This function takes in data for a recorder and calculates the list length metrics. These metrics are based around the idea of a 'list', defined as the species recorded at a single location (often a 1km square) on a single day by an individual recorder.

listLength(recorder_name, data, threshold = 10, plot = FALSE,
  sp_col = "preferred_taxon", date_col = "date_start",
  recorder_col = "recorders", location_col = "kmsq")

Arguments

recorder_name

the name of the recorder for whom you want to calculate the metrics

data

the data.frame of recording information

threshold

how many lists do there need to be before we calculate the metrics? If this is not met NA is reported for all metrics except n_lists

plot

should a plot of a histogram of list lengths be created

sp_col

the name of the column that contains the species names

date_col

the name of the column that contains the date. This must be formatted as a date

recorder_col

the name of the column that contains the recorder names

location_col

the name of the column that contains the location. This is a character, such as a grid reference and should be representative of the scale at which recording is done over a single day, typically 1km-square is used.

Value

A data.frame with seven columns

  • recorder - The name of the recorder, as given in the recorder_name argument

  • mean_LL - The mean number of species recorded across all lists

  • median_LL - The median number of species recorded across all lists

  • variance - The variance in the number of species recorded across all lists

  • p1 - The proportion of visits that had a single species recorded

  • p4 - The proportion of visits that had four or more species recorded

  • n_lists - The number of lists this recorder recorded

Examples

# NOT RUN {
# load example data
head(cit_sci_data)

# Location might be a site name column in your data or a unique combination of lat and long
# Our data is missing a location column so we will use lat and long
# It might be more sensible to convert lat long to a grid reference and 
# use a 1 km square grid reference to represent a site 
cit_sci_data$location <- paste(round(cit_sci_data$lat, 4), round(cit_sci_data$long, 4))

# run for one recorder
LL <- listLength(data = cit_sci_data,
                 recorder_name = 3007,
                 threshold = 10,
                 plot = FALSE,
                 sp_col = 'species',
                 date_col = 'date',
                 recorder_col = 'recorder',
                 location_col = 'location')

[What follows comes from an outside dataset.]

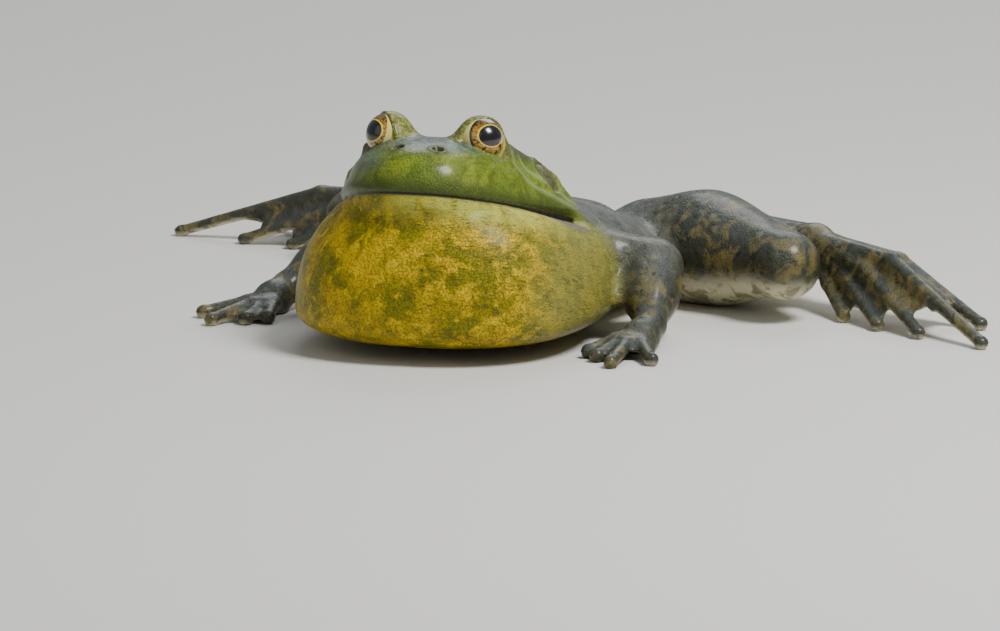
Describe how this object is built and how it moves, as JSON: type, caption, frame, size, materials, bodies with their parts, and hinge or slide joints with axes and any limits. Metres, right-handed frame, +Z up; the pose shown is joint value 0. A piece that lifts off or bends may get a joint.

# Run the metric for all recorders
LL_all <- lapply(unique(cit_sci_data$recorder),
                 FUN = listLength,
                 data = cit_sci_data,
                 threshold = 10,
                 plot = FALSE,
                 sp_col = 'species',
                 date_col = 'date',
                 recorder_col = 'recorder',
                 location_col = 'location')

# summarise as one table
LL_all_sum <- do.call(rbind, LL_all)

hist(LL_all_sum$n_lists, breaks = 80)
# }